Our team — Roland Fernandez, George Robertson, and Bongshin Lee — got together to figure out what our research approach could be. John Stasko was visiting us for a sabbatical, and he jumped in to help. Technically, implementing the animation wasn’t hard — Roland got together a working version quickly — but could users understand it?
We wanted to figure out precisely what was so compelling about Rosling’s talk. This was one of those wonderful cases where any result was interesting: maybe we’d be able to capture that magic — or show why we couldn’t.
We designed two alternative views. The first we called a “traces” view, which simply got rid of the animation in favor of drawing every trend at once on the screen — in the last few years, people have started calling that a “connected scatterplot.”
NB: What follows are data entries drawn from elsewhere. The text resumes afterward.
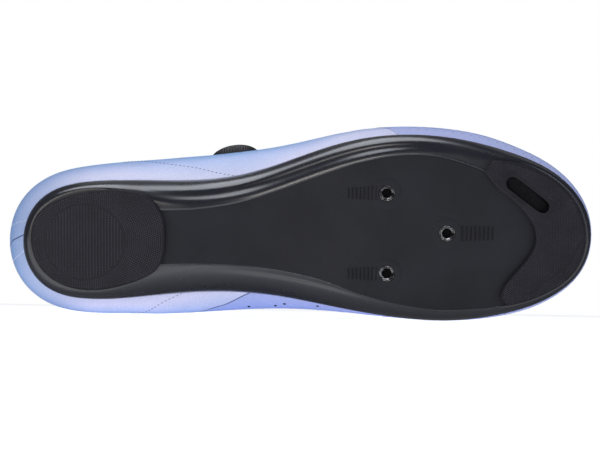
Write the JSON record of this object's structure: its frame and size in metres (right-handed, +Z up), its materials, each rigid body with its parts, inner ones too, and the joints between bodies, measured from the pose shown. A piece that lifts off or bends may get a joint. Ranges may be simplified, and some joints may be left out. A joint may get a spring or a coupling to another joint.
{
  "type": "cycling shoe",
  "caption": "Right road cycling shoe with a stiff black sole for a three-bolt cleat, a pearl lilac upper and a lace dial, lying on its inner side.",
  "frame": {"origin": "bottom centre of the bounding box, on the surface that the shoe lies on", "axes": "+X from heel to toe, -Y out of the underside of the sole, +Z up towards the outer side of the shoe"},
  "size_m": [0.2962, 0.1208, 0.0983],
  "materials": {
    "sole_gloss": "moulded gloss, matt on the underside",
    "tread_rubber": "fine tread",
    "insert_steel": "turned and threaded",
    "lining_cloth": "knitted mesh",
    "pearl_upper": "pearl coated synthetic leather",
    "black_plastic": "moulded"
  },
  "bodies": {
    "root": {"sole": "sole_gloss", "heel_pad": "tread_rubber", "toe_pad": "tread_rubber", "toe_vent": "black_plastic", "cleat_insert_1": "insert_steel", "cleat_insert_2": "insert_steel", "cleat_insert_3": "insert_steel", "insole": "lining_cloth", "upper": "pearl_upper", "eyestay": "pearl_upper", "tongue": "lining_cloth", "dial_base": "black_plastic", "dial_knob": "black_plastic", "lace_guide_inner_1": "black_plastic", "lace_guide_inner_2": "black_plastic", "lace_guide_inner_3": "black_plastic", "lace_guide_outer_1": "black_plastic", "lace_guide_outer_2": "black_plastic", "lace_guide_outer_3": "black_plastic", "lace": "black_plastic"}
  },
  "joints": []
}
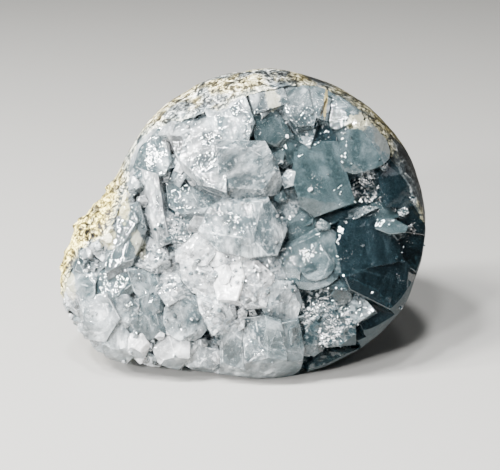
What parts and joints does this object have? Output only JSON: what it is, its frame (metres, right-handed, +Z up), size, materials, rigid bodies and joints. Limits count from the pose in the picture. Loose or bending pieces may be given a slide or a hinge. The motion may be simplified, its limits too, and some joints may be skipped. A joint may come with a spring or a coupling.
{
  "type": "celestite geode",
  "caption": "Rounded half geode of celestite that stands on a small flat spot, with an open face full of blocky pale blue crystals.",
  "frame": {"origin": "middle of the overall box in plan, on the plane that the flat spot rests on", "axes": "+X to the right along the longest extent, seen from in front of the crystals; +Y to the back; the open face looks along -Y and leans back; +Z up"},
  "size_m": [0.123, 0.0768, 0.0978],
  "materials": {
    "rind_stone": "ground smooth on the dome, rough and pitted on the left lobe",
    "celestite_crystal": "glassy crystal faces, milky white to clear blue"
  },
  "bodies": {
    "root": {"rind": "rind_stone", "crystal_crust": "celestite_crystal"}
  },
  "joints": []
}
The second view showed a small multiples view. One of our most important design decisions was focusing on one small multiple per trend. Some later animation papers have shown one multiple per timestep; unsurprisingly, they all have discovered it’s really hard to follow individual items as they jump around the screen between frames.
We tested both an interactive version, and a version meant to simulate a presentation.
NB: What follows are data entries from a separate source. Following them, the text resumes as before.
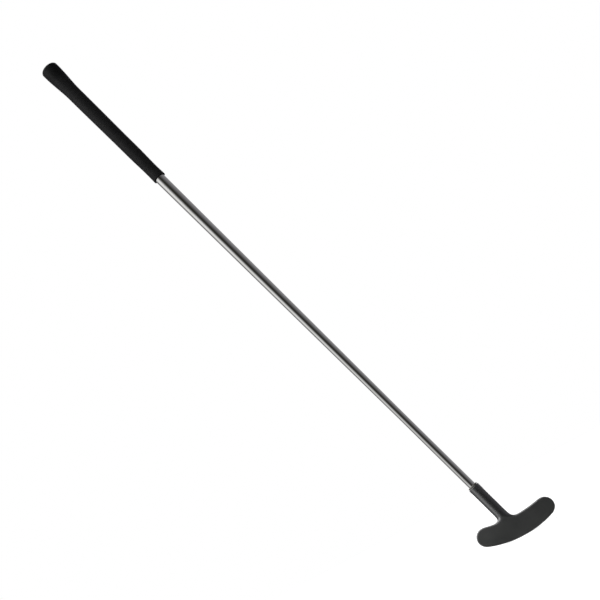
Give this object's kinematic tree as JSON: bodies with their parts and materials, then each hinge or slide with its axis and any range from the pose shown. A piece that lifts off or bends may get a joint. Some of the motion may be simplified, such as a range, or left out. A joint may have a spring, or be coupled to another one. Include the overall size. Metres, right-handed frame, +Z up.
{
  "type": "two-way putter",
  "caption": "Golf putter for either hand: a crescent blade cast with its hosel on a slim tapered steel shaft, with a plain round rubber grip.",
  "frame": {"origin": "middle of the sole, where the blade stands on the ground", "axes": "+Z up, +X towards the toe, -Y and +Y out of the two strike faces; the shaft leans towards -X"},
  "size_m": [0.3225, 0.0252, 0.853],
  "materials": {
    "head_paint": "fine satin black coating on cast metal",
    "adhesive": "cured grey adhesive, wiped smooth",
    "shaft_chrome": "bright plating on a drawn steel tube",
    "tape_paper": "crepe paper with adhesive on both sides",
    "grip_rubber": "matt black, finely mottled below the plain butt end",
    "cap_rubber": "plain black, slightly smoother than the sleeve"
  },
  "bodies": {
    "root": {"putter_head": "head_paint", "hosel_adhesive": "adhesive", "steel_shaft": "shaft_chrome", "grip_tape": "tape_paper", "grip_sleeve": "grip_rubber", "grip_cap": "cap_rubber"}
  },
  "joints": []
}
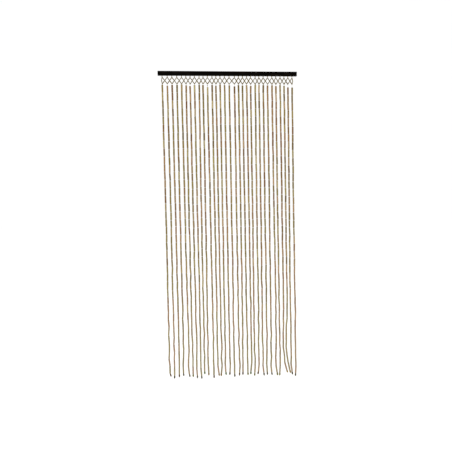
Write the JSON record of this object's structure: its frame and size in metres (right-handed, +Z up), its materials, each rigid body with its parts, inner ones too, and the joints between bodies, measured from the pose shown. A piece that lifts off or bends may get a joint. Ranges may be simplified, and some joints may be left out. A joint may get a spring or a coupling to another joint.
{
  "type": "bamboo door curtain on a hanging rail",
  "caption": "Door curtain of threaded bamboo tubes that hang as loose strings from a narrow net of diamonds under a straight dark wooden rail.",
  "frame": {"origin": "middle of the rail's back face, where it lies against the wall or door frame", "axes": "+Z up, +Y out of the rail's back into the wall, +X along the rail to the right of someone who faces the curtain; the curtain's face looks towards -Y"},
  "size_m": [0.9, 0.018, 2.0114],
  "materials": {
    "dark_wood": "near-black paint, low sheen, faint grain",
    "bamboo": "natural cane in mixed tan, brown and olive tones, satin"
  },
  "bodies": {
    "root": {"rail": "dark_wood", "net_and_strands": "bamboo"}
  },
  "joints": []
}
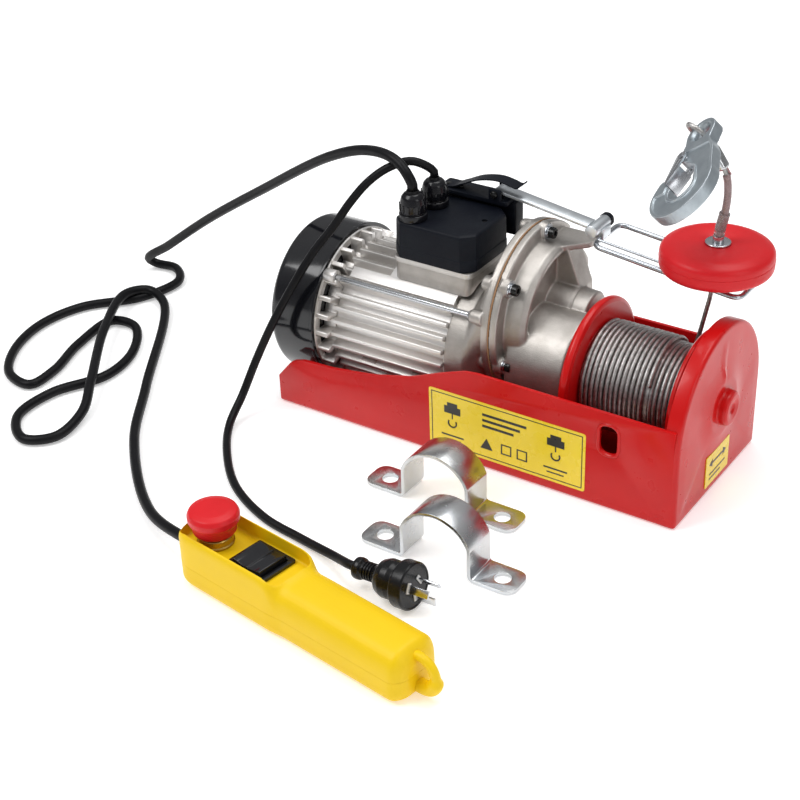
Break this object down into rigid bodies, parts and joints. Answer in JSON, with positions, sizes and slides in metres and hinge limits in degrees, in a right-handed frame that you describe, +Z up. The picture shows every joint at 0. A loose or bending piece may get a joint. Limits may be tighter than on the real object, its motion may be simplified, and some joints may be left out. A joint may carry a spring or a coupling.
{
  "type": "electric wire rope hoist",
  "caption": "Electric wire rope hoist: finned motor, gearbox and rope drum in a sheet tray, with hook, limit lever, mains lead, wired pendant and saddle clamps",
  "frame": {"origin": "centre of the underside of the tray, the flat face that is clamped to the carrying beam", "axes": "+X along the motor and drum from fan to drum end plate, +Y to the back, +Z up from the tray towards the hook"},
  "size_m": [0.695, 0.4544, 0.2941],
  "materials": {
    "red_paint": "gloss",
    "cast_aluminium": "satin",
    "steel": "satin",
    "zinc": "bright zinc",
    "galvanised": "satin",
    "rope_steel": "stranded",
    "copper": "enamelled",
    "brass": "satin",
    "gasket": "paper",
    "black_gloss": "gloss",
    "black_matte": "matte",
    "black_rubber": "matte",
    "yellow_plastic": "satin",
    "red_plastic": "satin"
  },
  "bodies": {
    "hoist": {"frame_tray": "red_paint", "end_boss": "red_paint", "drum_end_bush": "brass", "motor_housing": "cast_aluminium", "motor_bell": "cast_aluminium", "rear_end_shield": "cast_aluminium", "fan_cowl": "black_gloss", "stator_core": "steel", "stator_winding_front": "copper", "stator_winding_rear": "copper", "motor_bearing_rear": "steel", "motor_bearing_front": "steel", "brake_coil": "black_matte", "tie_rod": "zinc", "gearbox_gasket": "gasket", "gearbox_cover": "cast_aluminium", "cover_bolt_1": "black_gloss", "cover_bolt_2": "black_gloss", "cover_bolt_3": "black_gloss", "cover_bolt_4": "black_gloss", "output_bearing": "steel", "terminal_base": "cast_aluminium", "terminal_lid": "black_matte", "gland_pendant": "black_gloss", "gland_mains": "black_gloss", "run_capacitor": "black_matte", "limit_switch": "black_matte", "leaf_spring": "black_matte", "mains_cord": "black_rubber", "mains_plug": "black_rubber", "pendant_cord": "black_rubber"},
    "rotor": {"rotor_core": "steel", "motor_shaft": "steel", "cooling_fan": "black_matte", "brake_disc": "steel"},
    "idler": {"idler_gear": "steel", "idler_pinion_shaft": "steel"},
    "drum": {"output_gear": "steel", "rope_drum": "red_paint", "drum_shaft": "steel", "wound_rope": "rope_steel"},
    "hook_block": {"rope_tail": "rope_steel", "limit_weight": "red_plastic", "hook_rope": "rope_steel", "ferrule": "zinc", "rope_loop": "rope_steel"},
    "hook": {"lifting_hook": "galvanised"},
    "latch": {"hook_latch": "zinc"},
    "lever": {"lever_arm": "zinc", "lever_sleeve": "zinc", "wire_loop": "zinc"},
    "pendant": {"pendant_shell_upper": "yellow_plastic", "pendant_shell_lower": "yellow_plastic", "estop_collar": "brass", "contact_block": "black_matte"},
    "stop_plunger": {"estop_plunger": "black_matte"},
    "stop_cap": {"estop_cap": "red_plastic"},
    "rocker": {"rocker_button": "black_gloss"},
    "clamp_1": {"saddle_clamp_1": "zinc"},
    "clamp_2": {"saddle_clamp_2": "zinc"}
  },
  "joints": [
    {"name": "drum_spin", "type": "hinge", "parent": "hoist", "child": "drum", "pos_m": [0, 0, 0.076], "axis": [1, 0, 0], "range_deg": [0, 290]},
    {"name": "rotor_spin", "type": "hinge", "parent": "hoist", "child": "rotor", "pos_m": [0, 0, 0.076], "axis": [1, 0, 0], "range_deg": [0, 7250]},
    {"name": "idler_spin", "type": "hinge", "parent": "hoist", "child": "idler", "pos_m": [0, 0.02892, 0.11047], "axis": [1, 0, 0], "range_deg": [-1450, 0]},
    {"name": "hook_travel", "type": "slide", "parent": "hoist", "child": "hook_block", "axis": [0, 0, 1], "range_m": [0, 0.223], "deforming": ["rope_tail"]},
    {"name": "hook_swing", "type": "hinge", "parent": "hook_block", "child": "hook", "pos_m": [0.1455, 0.045, 0.2808], "axis": [0.7995, -0.0724, 0.5962], "range_deg": [0, 15]},
    {"name": "latch_open", "type": "hinge", "parent": "hook", "child": "latch", "pos_m": [0.14193, 0.02272, 0.26611], "axis": [-0.5739, -0.3847, 0.7229], "range_deg": [0, 30], "stiffness_Nm_per_rad": 0.05, "springref_deg": -17.19},
    {"name": "limit_lever", "type": "hinge", "parent": "hoist", "child": "lever", "pos_m": [-0.034, 0.04, 0.197], "axis": [0, 1, 0], "range_deg": [0, 3], "stiffness_Nm_per_rad": 2, "springref_deg": -6.88},
    {"name": "pendant_lift", "type": "slide", "parent": "hoist", "child": "pendant", "axis": [0, 0, 1], "range_m": [0, 0.06]},
    {"name": "stop_press", "type": "slide", "parent": "pendant", "child": "stop_plunger", "axis": [0, 0, -1], "range_m": [0, 0.005], "stiffness_N_per_m": 800, "springref_m": -0.004},
    {"name": "stop_twist", "type": "hinge", "parent": "stop_plunger", "child": "stop_cap", "pos_m": [-0.0752, -0.31302, 0.05], "axis": [0, 0, 1], "range_deg": [0, 45], "stiffness_Nm_per_rad": 0.05, "springref_deg": -5.73},
    {"name": "rocker_tilt", "type": "hinge", "parent": "pendant", "child": "rocker", "pos_m": [-0.02852, -0.31865, 0.033], "axis": [0.1513, 0.9885, 0], "range_deg": [-8, 8], "stiffness_Nm_per_rad": 0.3},
    {"name": "clamp_1_lift", "type": "slide", "parent": "hoist", "child": "clamp_1", "axis": [0, 0, 1], "range_m": [0, 0.08]},
    {"name": "clamp_2_lift", "type": "slide", "parent": "hoist", "child": "clamp_2", "axis": [0, 0, 1], "range_m": [0, 0.08]}
  ],
  "couplings": [
    {"joint": "rotor_spin", "follows": "drum_spin", "ratio": 25},
    {"joint": "idler_spin", "follows": "drum_spin", "ratio": -5},
    {"joint": "hook_travel", "follows": "drum_spin", "m_per_rad": 0.044}
  ]
}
It wasn’t obvious what to test. We wrestled with questions about whether we wanted to reproduce Rosling’s talk, or to pick new datasets.
There were some places where our test was different from a Gapminder presentation. Each specific question referred to one or several countries that had direct, decidable answers on the graph.
Our results found that animation is a paradox.
It certainly wasn’t very effective for solving our tasks. Whether they had interactivity or not, users in the animation condition were less accurate than small multiples. Users took a very long time to answer questions when given an interactive animation, scrolling back and forth. When we took that control away, they’d quickly make their best guess. Despite that, interactive animation wasn’t much more accurate then non-interactive!
But we also found that users really liked the animation view: Study participants described it as “fun”, “exciting”, and even “emotionally touching.” At the same time, though, some participants found it confusing: “the dots flew everywhere.”
This is a dilemma. Do we make users happy, or do we help them be effective? After the novelty effect wears off, will we all wake up with an animation hangover and just want our graphs to stay still so we can read them?
Either way, this sort of animation has appeared in professional tools. Researchers have built on our structure for other visualization types. (Looking back, I do regret that we didn’t release raw data from the user study.)
I think our paper helped drive part of the current conversation about the differences between presenting data and exploring it: you can deliver a more complex visualization if you’ve got a little Hans Rosling right there, to direct your audience’s focus and show them what to look at.
We suggest in the paper that some datasets and some stories are better suited for animation than others. There must be a fit between the story you want to tell, the choice of visualization, and the form of data you want to show. This general thought would stick with me, and is a major theme of my recent book with Miriah Meyer.
Bongshin and John have continued doing research on making data compelling and exciting.
We’ve far from exhausted this topic. I hope that we, as a community, continue to do more research into how data storytelling works — to collect examples, learn what it is that makes the experiences so compelling, and to keep digging into what makes an exciting visualization.
I’m delighted to learn that Benjamin Felis was live-cartooning my talk (as well as all the other Test of Time awardees). I’ve never been live-cartooned before!